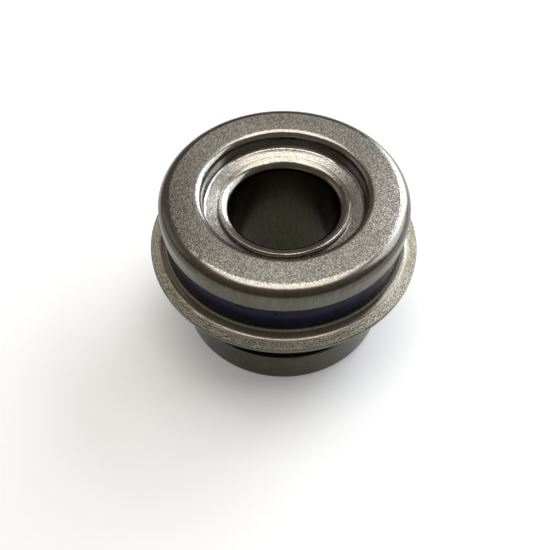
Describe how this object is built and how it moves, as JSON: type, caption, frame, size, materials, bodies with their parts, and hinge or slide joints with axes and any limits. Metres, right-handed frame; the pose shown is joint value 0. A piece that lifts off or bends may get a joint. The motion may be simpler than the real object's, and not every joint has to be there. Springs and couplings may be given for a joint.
{
  "type": "cartridge mechanical seal",
  "caption": "Unitised mechanical shaft seal with a drawn stainless flanged casing, blue sealing lacquer on its neck, and a flared shaft sleeve with an outer cup.",
  "frame": {"origin": "centre of the sleeve cup's base, on which the seal stands", "axes": "+Z along the shaft axis, from the sleeve's cup towards the casing's closed end"},
  "size_m": [0.041, 0.041, 0.0267],
  "materials": {
    "stainless_casing": "satin",
    "stainless_sleeve": "satin",
    "sealing_lacquer": "gloss",
    "rubber": "matte",
    "carbon": "lapped",
    "silicon_carbide": "lapped",
    "spring_steel": "satin"
  },
  "bodies": {
    "rotor": {"shaft_sleeve": "stainless_sleeve", "mating_ring": "silicon_carbide", "mating_ring_gasket": "rubber"},
    "seal_head": {"primary_ring": "carbon", "head_band": "spring_steel", "spring_seat": "spring_steel"},
    "stator": {"casing": "stainless_casing", "sealant_band": "sealing_lacquer", "bellows": "rubber", "bellows_clamp_ring": "spring_steel", "spring": "spring_steel"}
  },
  "joints": [
    {"name": "face_spin", "type": "hinge", "parent": "rotor", "child": "seal_head", "pos_m": [0, 0, 0.007], "axis": [0, 0, 1], "continuous": true},
    {"name": "face_slide", "type": "slide", "parent": "seal_head", "child": "stator", "axis": [0, 0, -1], "range_m": [0, 0.003], "stiffness_N_per_m": 3000, "springref_m": -0.002, "deforming": ["spring", "bellows"]}
  ]
}
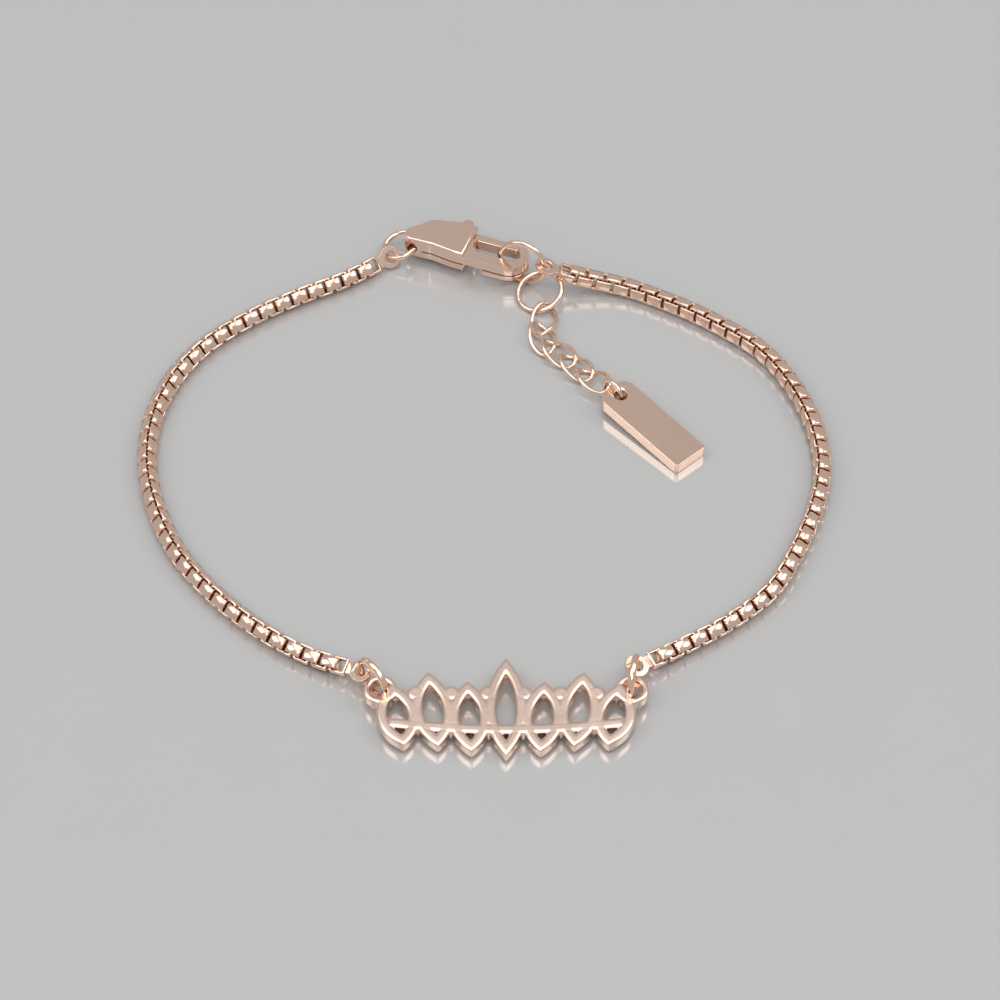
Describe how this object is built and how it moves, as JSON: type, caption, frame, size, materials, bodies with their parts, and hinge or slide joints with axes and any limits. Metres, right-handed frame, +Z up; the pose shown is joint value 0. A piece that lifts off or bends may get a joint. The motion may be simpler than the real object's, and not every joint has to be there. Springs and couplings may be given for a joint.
{
  "type": "nameplate bracelet",
  "caption": "Box-chain bracelet lying as a closed loop: openwork plate at the front, lobster clasp in a catch ring at the back, short extender chain and end tag.",
  "frame": {"origin": "middle of the loop, on the surface the bracelet lies on", "axes": "+Z up, through the loop; +Y to the clasp at the back; +X to the wearer's right as the plate faces the viewer"},
  "size_m": [0.0544, 0.0546, 0.0043],
  "materials": {
    "plate": "rose-gold plated and polished, soft satin shine",
    "chain": "rose-gold plated, polished box links",
    "rings": "rose-gold plated, polished round wire",
    "clasp": "rose-gold plated, cast and polished",
    "lever": "rose-gold plated, stamped and polished",
    "extender": "rose-gold plated, polished round wire",
    "tag": "rose-gold plated, high polish"
  },
  "bodies": {
    "bracelet": {"name_plate": "plate", "plate_ring_left": "rings", "plate_ring_right": "rings", "chain_left": "chain", "chain_right": "chain", "chain_tab_left_front": "chain", "chain_tab_left_back": "chain", "chain_tab_right_front": "chain", "chain_tab_right_back": "chain", "clasp_ring": "rings", "clasp_body": "clasp", "catch_ring": "rings", "extender_ring": "rings", "extender_link_1": "extender", "extender_link_2": "extender", "extender_link_3": "extender", "extender_link_4": "extender", "extender_link_5": "extender", "tag_ring": "rings", "end_tag": "tag"},
    "lever": {"clasp_lever": "lever"}
  },
  "joints": [
    {"name": "lever_hinge", "type": "hinge", "parent": "bracelet", "child": "lever", "pos_m": [-0.00145, 0.02527, 0.00156], "axis": [0, 0, -1], "range_deg": [0, 10], "stiffness_Nm_per_rad": 0.0004}
  ]
}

TASK TO CARRY OUT: From the records above, extract each line exactly as shown.

TASK OUTPUT:
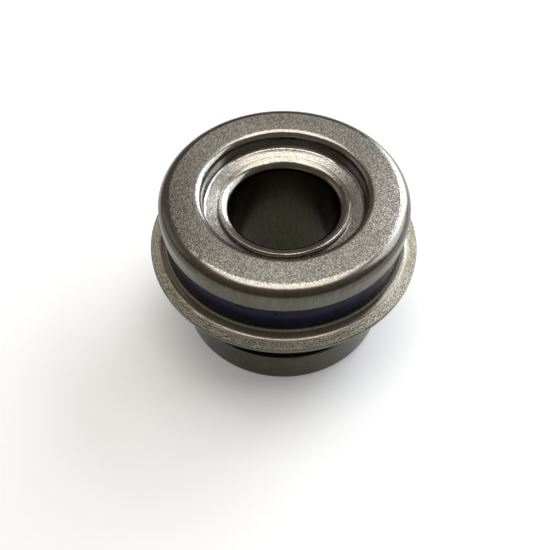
Describe how this object is built and how it moves, as JSON: type, caption, frame, size, materials, bodies with their parts, and hinge or slide joints with axes and any limits. Metres, right-handed frame; the pose shown is joint value 0. A piece that lifts off or bends may get a joint. The motion may be simpler than the real object's, and not every joint has to be there. Springs and couplings may be given for a joint.
{
  "type": "cartridge mechanical seal",
  "caption": "Unitised mechanical shaft seal with a drawn stainless flanged casing, blue sealing lacquer on its neck, and a flared shaft sleeve with an outer cup.",
  "frame": {"origin": "centre of the sleeve cup's base, on which the seal stands", "axes": "+Z along the shaft axis, from the sleeve's cup towards the casing's closed end"},
  "size_m": [0.041, 0.041, 0.0267],
  "materials": {
    "stainless_casing": "satin",
    "stainless_sleeve": "satin",
    "sealing_lacquer": "gloss",
    "rubber": "matte",
    "carbon": "lapped",
    "silicon_carbide": "lapped",
    "spring_steel": "satin"
  },
  "bodies": {
    "rotor": {"shaft_sleeve": "stainless_sleeve", "mating_ring": "silicon_carbide", "mating_ring_gasket": "rubber"},
    "seal_head": {"primary_ring": "carbon", "head_band": "spring_steel", "spring_seat": "spring_steel"},
    "stator": {"casing": "stainless_casing", "sealant_band": "sealing_lacquer", "bellows": "rubber", "bellows_clamp_ring": "spring_steel", "spring": "spring_steel"}
  },
  "joints": [
    {"name": "face_spin", "type": "hinge", "parent": "rotor", "child": "seal_head", "pos_m": [0, 0, 0.007], "axis": [0, 0, 1], "continuous": true},
    {"name": "face_slide", "type": "slide", "parent": "seal_head", "child": "stator", "axis": [0, 0, -1], "range_m": [0, 0.003], "stiffness_N_per_m": 3000, "springref_m": -0.002, "deforming": ["spring", "bellows"]}
  ]
}
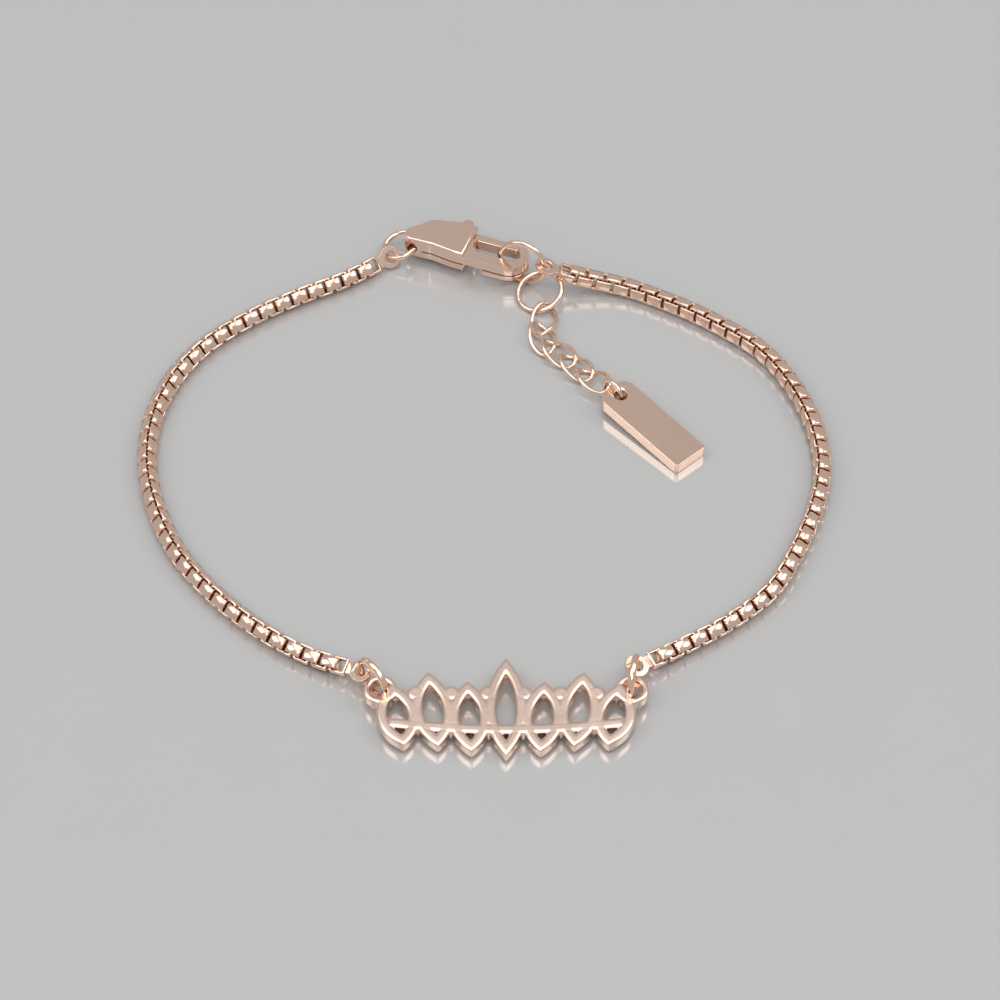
Describe how this object is built and how it moves, as JSON: type, caption, frame, size, materials, bodies with their parts, and hinge or slide joints with axes and any limits. Metres, right-handed frame, +Z up; the pose shown is joint value 0. A piece that lifts off or bends may get a joint. The motion may be simpler than the real object's, and not every joint has to be there. Springs and couplings may be given for a joint.
{
  "type": "nameplate bracelet",
  "caption": "Box-chain bracelet lying as a closed loop: openwork plate at the front, lobster clasp in a catch ring at the back, short extender chain and end tag.",
  "frame": {"origin": "middle of the loop, on the surface the bracelet lies on", "axes": "+Z up, through the loop; +Y to the clasp at the back; +X to the wearer's right as the plate faces the viewer"},
  "size_m": [0.0544, 0.0546, 0.0043],
  "materials": {
    "plate": "rose-gold plated and polished, soft satin shine",
    "chain": "rose-gold plated, polished box links",
    "rings": "rose-gold plated, polished round wire",
    "clasp": "rose-gold plated, cast and polished",
    "lever": "rose-gold plated, stamped and polished",
    "extender": "rose-gold plated, polished round wire",
    "tag": "rose-gold plated, high polish"
  },
  "bodies": {
    "bracelet": {"name_plate": "plate", "plate_ring_left": "rings", "plate_ring_right": "rings", "chain_left": "chain", "chain_right": "chain", "chain_tab_left_front": "chain", "chain_tab_left_back": "chain", "chain_tab_right_front": "chain", "chain_tab_right_back": "chain", "clasp_ring": "rings", "clasp_body": "clasp", "catch_ring": "rings", "extender_ring": "rings", "extender_link_1": "extender", "extender_link_2": "extender", "extender_link_3": "extender", "extender_link_4": "extender", "extender_link_5": "extender", "tag_ring": "rings", "end_tag": "tag"},
    "lever": {"clasp_lever": "lever"}
  },
  "joints": [
    {"name": "lever_hinge", "type": "hinge", "parent": "bracelet", "child": "lever", "pos_m": [-0.00145, 0.02527, 0.00156], "axis": [0, 0, -1], "range_deg": [0, 10], "stiffness_Nm_per_rad": 0.0004}
  ]
}